The City of Ludlow is back on stable financial footing after a rough start to 2019.

Mere months into the new year, interim city administrator Scott Smith, who is also the city's police chief, identified areas of concern that resulted in layoffs and scaling back expenditures. The city also went on the hunt for owed revenue, such as back taxes, and raised other taxes in order to stave off any pending economic collapse.

At December's city council meeting, the mayor and council members celebrated a successful turnaround while Smith hinted at forthcoming developments in the city.

"I think we've renewed the city pride in our city," Mayor Josh Boone said. In his year-end remarks, Boone noted several items that he identified as accomplishments: the end of the city's lawsuit against the Ludlow Youth Football program, which was started in the years before he became mayor and was litigation that he opposed; hundreds of thousands of dollars in back taxes identified and collected; a repaired relationship with its neighboring City of Bromley; the operation of the former senior center as a community center; and the relocation of the city's history museum and the development of its former site.

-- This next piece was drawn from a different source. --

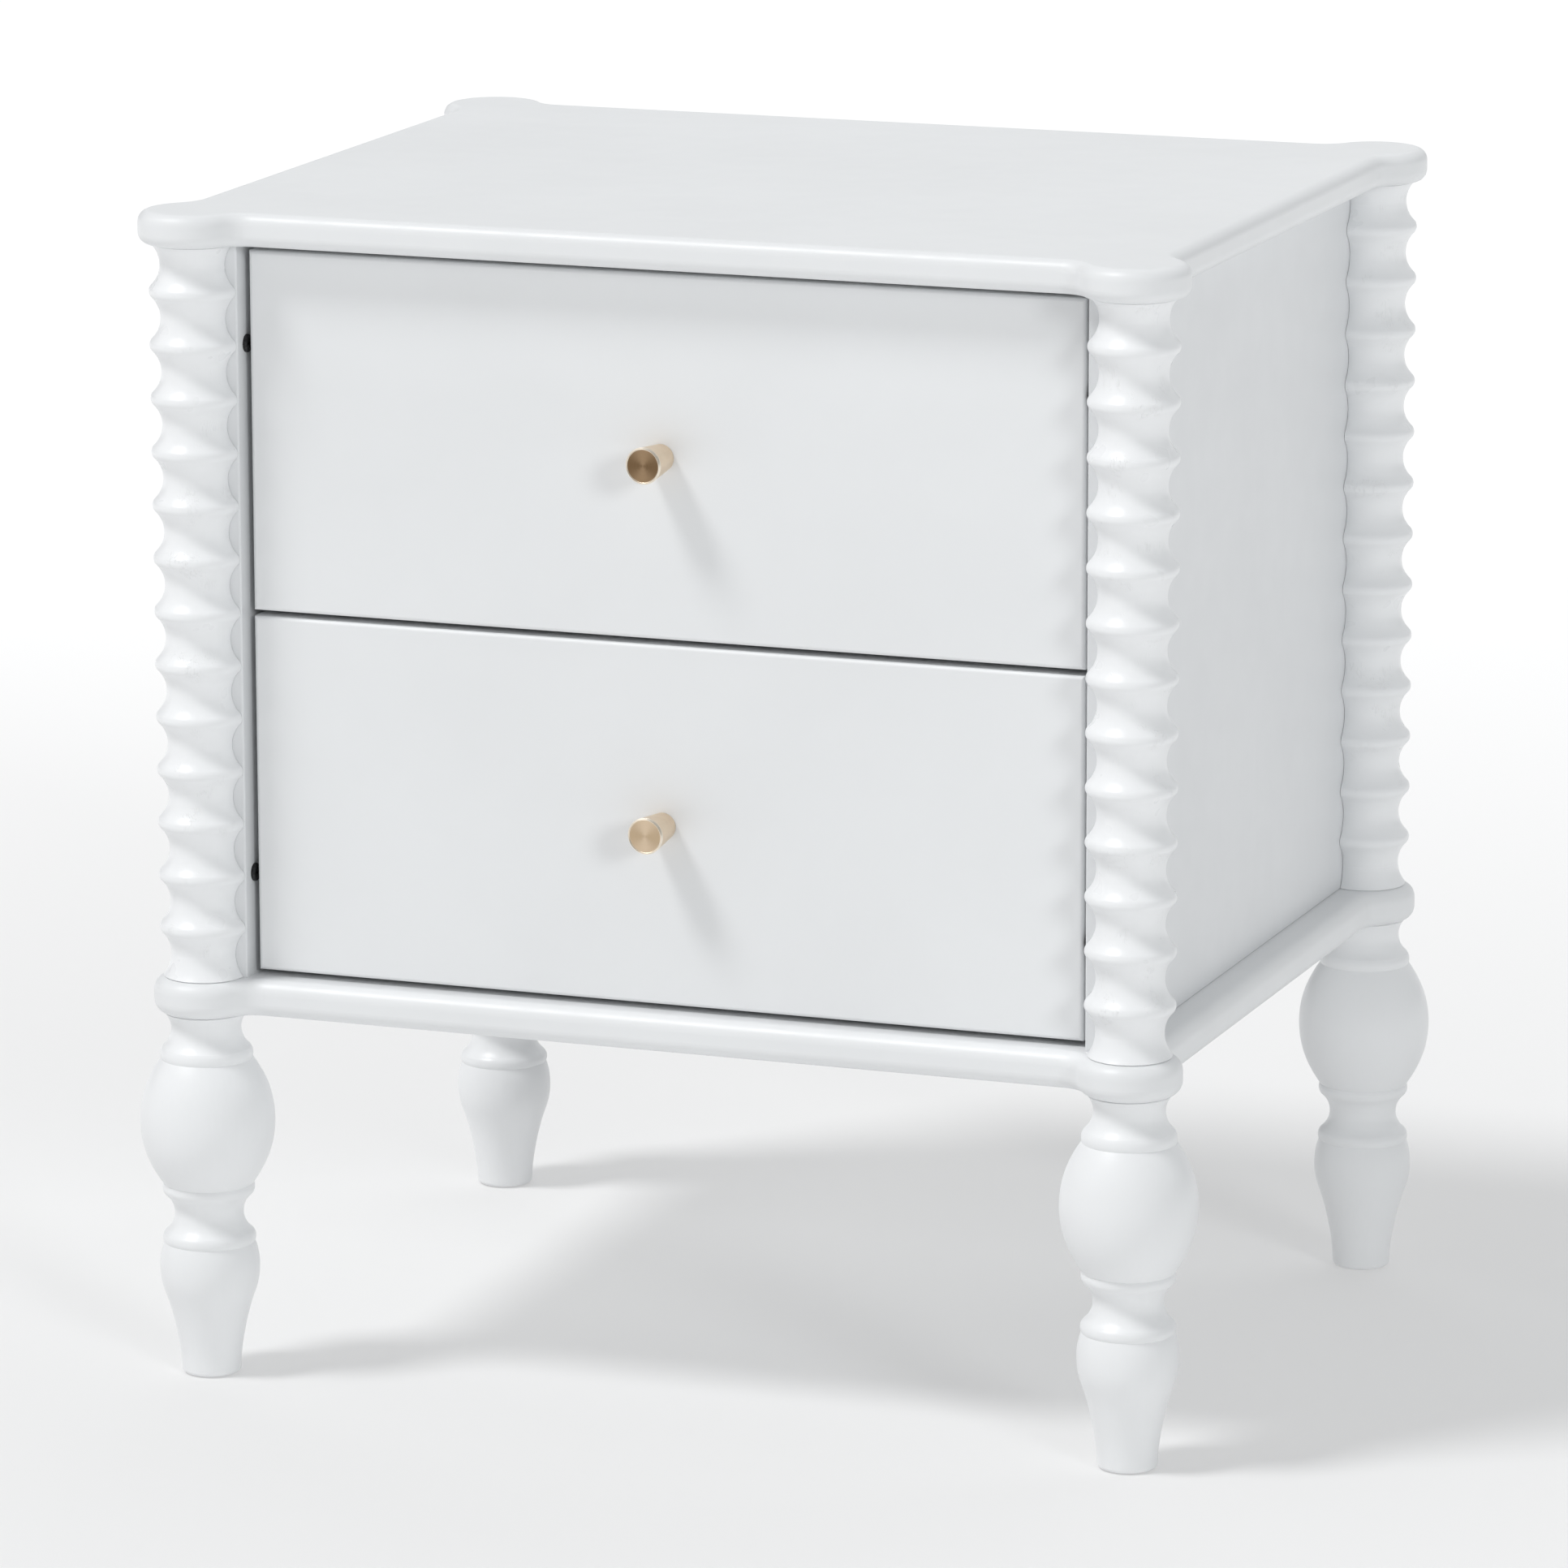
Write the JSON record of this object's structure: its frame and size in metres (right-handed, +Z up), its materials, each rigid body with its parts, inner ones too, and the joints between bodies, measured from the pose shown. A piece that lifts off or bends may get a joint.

"The thing I'm proud of most is we've restored calm and stability to our meetings," Boone said. 

Boone's words were echoed by other members of council.

"I think we've done more with less hassles and I hope we continue to do that," Councilman Tom Amann said. 

Meanwhile, Smith said there may be new discussion about the Ludlow Yards project at a meeting in January.

Ludlow Yards is the name given to a plot of land on Elm Street near the city building where in 2018, the city rejected plans to construct an apartment building with first-floor commercial space. Much concern was raised over the affordable housing component that would have been a part of that project by Philadelphia-based Pennrose. That affordable housing component made the project eligible for some funding mechanisms that Pennrose thought necessary.

Smith said there have been discussions about a new opportunity at the site. "We've been talking at least six months," Smith said. There would be a public meeting before anything is signed, he said.

A prospective developer emerged through word of mouth about the site, Smith said. 

And on the riverfront, Smith said that the city is actively looking for interested developers in what he called "prime property." The city does not control the land, but Smith said that he has been in communication with all interested property owners. 

"Property owners down there are interested in relinquishing control if a development is for the betterment of the community," he said. There would be about 11 to 16 acres for mixed-use development, Smith said.